- Your task:
Identify the lines that contain the word "with" and copy each one.
□ □ □ □ □ □ □
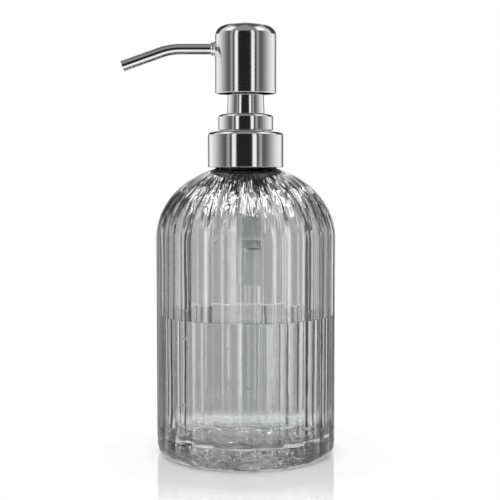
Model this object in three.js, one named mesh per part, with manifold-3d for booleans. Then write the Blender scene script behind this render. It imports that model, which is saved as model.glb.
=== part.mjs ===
// A fluted glass soap dispenser with a stainless-steel lotion pump.
// Millimetres, +Z up. The origin is the centre of the bottle's base, on the axis that the bottle,
// the collar and the pump share. The spout points along -X.
import * as THREE from "three";
import { mergeVertices } from "three/addons/utils/BufferGeometryUtils.js";
import Module from "manifold-3d";

const wasm = await Module();
wasm.setup();

// ---- Driving dimensions ----

const GAP = 0.3; // left between pieces that touch on the real object
const STROKE = 13; // travel of the head when it is pressed

const BOTTLE = {
  radius: 38.5, // over the crests of the ribs
  wall: 3,
  floor: 8, // thickness of the glass base
  baseCorner: 5.5,
  floorCorner: 6,
  shoulderStart: 92.3, // end of the straight wall
  shoulderRise: 31.6, // vertical half-axis of the elliptical shoulder
  ribs: 24,
  ribDepth: 0.9,
  ribPhase: -5.5, // degrees from -Y towards +X of one valley between two ribs
};
const NECK = { radius: 12.5, bore: 10.5, top: 132.2, chamfer: 0.5 };
const THREAD = { pitch: 4.233, height: 1.2, top: 129.4, bottleTurns: 1, collarTurns: 1.5 };

// Clamped between the bottle's neck and the top of the collar, from the bottom up.
const GASKET = { inner: 10.7, outer: 12.2, bottom: NECK.top + GAP, height: 1 };
const FLANGE = { radius: 12.2, bottom: GASKET.bottom + GASKET.height + GAP, height: 1.4 };
const INSERT = {
  radius: 15.5,
  threadRoot: 14.1,
  plateBottom: FLANGE.bottom + FLANGE.height + GAP,
  plate: 1.2,
};
const COLLAR = { radius: 16.5, wall: 0.7, height: 15.3, corner: 2, hole: 8.9 };
COLLAR.top = INSERT.plateBottom + INSERT.plate + GAP + COLLAR.wall;
COLLAR.bottom = COLLAR.top - COLLAR.height;

const RING = { radius: 12, wall: 0.7, height: 7, corner: 1.9, hole: 8.7, bottom: COLLAR.top + GAP };
const LOCK = { inner: 8.5, outer: 11, bottom: RING.bottom + GAP, height: 3.7 };
const SLEEVE = {
  bore: 7.2,
  rootRadius: 8.28,
  tipRadius: 7.8,
  top: 155,
  bottom: LOCK.bottom + LOCK.height + GAP,
  flange: 10.4,
  flangeHeight: 0.9,
};

const BARREL = { bore: 5.9, radius: 6.9, step: 93.2 }; // the pump's cylinder, above its inlet valve
const TAIL = { bottom: 72, radius: 4.6, socket: 3.3, socketTop: 86.3 }; // holds the dip tube
const INLET = { hole: 1.6, seatBottom: 87.2, seatTop: 88.4, chamber: 3.2 };
const HOUSING_NECK = { radius: 8.2, bore: 7, ledge: 134.6, top: 141.5 };

const STEM = { radius: 3.5, bore: 2, bottom: 120.6, top: 169.6, shoulder: 4.7, shoulderHeight: 1.2 };
const GUIDE = { bore: STEM.radius + GAP, bottom: 129.8, lowerRadius: 5.6, top: 141.2 };
const SEAT = { bottom: 116, radius: 5, rim: 1.6, coneRadius: 3, coneTop: 118.6, shank: 1.7 };
const PISTON = { radius: 5.6, waist: 4.9 };
const SPRING = { mean: 4.3, wire: 0.45, turns: 6.5 };
const RETAINER = { bottom: BARREL.step + GAP, height: 0.9, hole: 1.7, radius: 5.6 };
const BALL = { radius: 2.4 };
const DIP_TUBE = { radius: 3, bore: 2.1, bottom: 11.5, cut: 35 };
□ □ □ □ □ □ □
- Solution to the problem:
Model this object in three.js, one named mesh per part, with manifold-3d for booleans. Then write the Blender scene script behind this render. It imports that model, which is saved as model.glb.
// A fluted glass soap dispenser with a stainless-steel lotion pump.